3. Core Production Process Analysis

(1) Forming Process

1. Roll Forming

· Gradually bends flat plates into pipes using multiple roller sets. Key parameters: roll design (pass system), forming speed (5-200m/min), edge alignment accuracy (≤0.2mm).

· Technical challenges: Controlling roundness (ovality ≤1%) and weld gap (0.5-1.5mm) to avoid cracking during forming.

1. Pre-Bending and Straightening

· Pre-bending: Pre-shapes steel strip edges to reduce weld stress concentration;

· Straightening: Eliminates longitudinal bending via tension straighteners, with straightness ≤1.5mm/m.

(2) Welding Process Control

1. HFRW Key Parameters

· Frequency: 100-400kHz (high frequency for thin walls, low frequency for thick walls);

· Welding pressure: 5-20kN (ensures weld fusion);

· Upset speed: 10-30mm/s (removes flash).

1. SAW Technical Points

· Uses granular flux to cover the arc, with deep penetration (3-8mm). Controls welding current (600-1500A), voltage (28-40V), and speed (30-80cm/min) to prevent porosity and slag inclusions.

(3) Post-Processing

· Weld Grinding: Removes internal/external flash, achieving surface roughness Ra≤12.5μm;

· Non-Destructive Testing (NDT): 100% ultrasonic testing (UT) for internal defects, hydrostatic testing (pressure ≥1.5×design pressure) for tightness;

· Anti-Corrosion Treatment: Galvanizing (coating thickness ≥85μm), epoxy powder spraying (300-500μm), enhancing corrosion resistance.

4. Quality Control and Standards

(1) Key Testing Indicators

1. Mechanical Properties: Tensile strength (≥300MPa), yield strength (≥235MPa), elongation after fracture (≥25%);

1. Geometric Dimensions: Outer diameter tolerance (±1%), wall thickness tolerance (±10%), length tolerance (±5mm);

1. Surface Quality: No cracks, scabs, or folds allowed; scratch depth ≤0.5mm.

(2) International Standards

· API Spec 5L: Pipeline steel for oil/gas industry, divided into PSL1/PSL2 grades;

· EN 10219: European standard for welded steel tubes in structures, specifying bend, flattening, and flaring test requirements;

· GB/T 3091: Chinese standard for galvanized welded pipes for low-pressure fluid transport, defining zinc coating adhesion test methods.

5. Application Fields and Technological Innovations

(1) Typical Applications

· Construction: Rectangular/square steel tubes for steel structures (e.g., Q345B material, section size 50×50-600×600mm), bridge support pipes;

· Energy: Electrofusion welded steel pipes for shale gas extraction (H₂S-resistant, complying with NACE MR0175), stainless steel welded pipes for nuclear plants (316L, cleanliness Class 1);

· Automotive: High-precision welded pipes for chassis (wall thickness tolerance ±0.05mm, roundness ≤0.1mm), reducing weight by 20%-30%.

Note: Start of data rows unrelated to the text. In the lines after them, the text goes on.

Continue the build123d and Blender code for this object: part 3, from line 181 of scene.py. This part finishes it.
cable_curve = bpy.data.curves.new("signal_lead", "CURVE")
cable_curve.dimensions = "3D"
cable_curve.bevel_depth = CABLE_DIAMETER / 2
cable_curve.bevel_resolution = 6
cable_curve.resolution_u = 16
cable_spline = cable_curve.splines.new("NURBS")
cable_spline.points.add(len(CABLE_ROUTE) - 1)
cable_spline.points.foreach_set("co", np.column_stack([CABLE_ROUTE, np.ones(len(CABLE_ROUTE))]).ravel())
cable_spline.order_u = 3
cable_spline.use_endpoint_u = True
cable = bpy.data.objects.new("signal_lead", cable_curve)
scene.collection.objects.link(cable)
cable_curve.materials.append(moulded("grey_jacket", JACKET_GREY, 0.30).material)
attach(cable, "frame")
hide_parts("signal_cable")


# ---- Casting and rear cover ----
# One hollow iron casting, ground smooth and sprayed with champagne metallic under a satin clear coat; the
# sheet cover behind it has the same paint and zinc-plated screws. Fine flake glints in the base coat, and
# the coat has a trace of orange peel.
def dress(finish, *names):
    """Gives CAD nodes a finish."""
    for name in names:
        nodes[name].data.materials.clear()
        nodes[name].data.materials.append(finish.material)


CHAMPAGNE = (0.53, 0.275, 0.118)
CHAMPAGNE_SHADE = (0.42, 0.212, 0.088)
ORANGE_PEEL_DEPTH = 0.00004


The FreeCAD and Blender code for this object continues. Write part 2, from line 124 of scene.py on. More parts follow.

(2) Cutting-Edge Technologies

1. Intelligent Production: AI visual inspection systems with ≥99% defect recognition accuracy, combined with industrial robots for fully automatic grinding;

1. High-Performance Materials: Development of high-strength low-alloy steel (e.g., X80, X100) pipes with yield strength 550-690MPa for high-pressure gas transmission;

1. Green Processes: Promotion of chromium-free passivation and water-based coatings, with welding fume purification efficiency ≥95% and energy consumption reduced by ≥15%.

6. Future Development Trends

Driven by global infrastructure and high-end manufacturing demands, welded pipe technology will evolve toward "high precision, high strength, intelligence, and greenness." Through optimized die design (using CAE simulation), new welding power sources (e.g., pulsed plasma welding), and full-process digital management systems, the industry will enhance product quality stability and production efficiency, providing critical material support for advanced equipment manufacturing and clean energy development.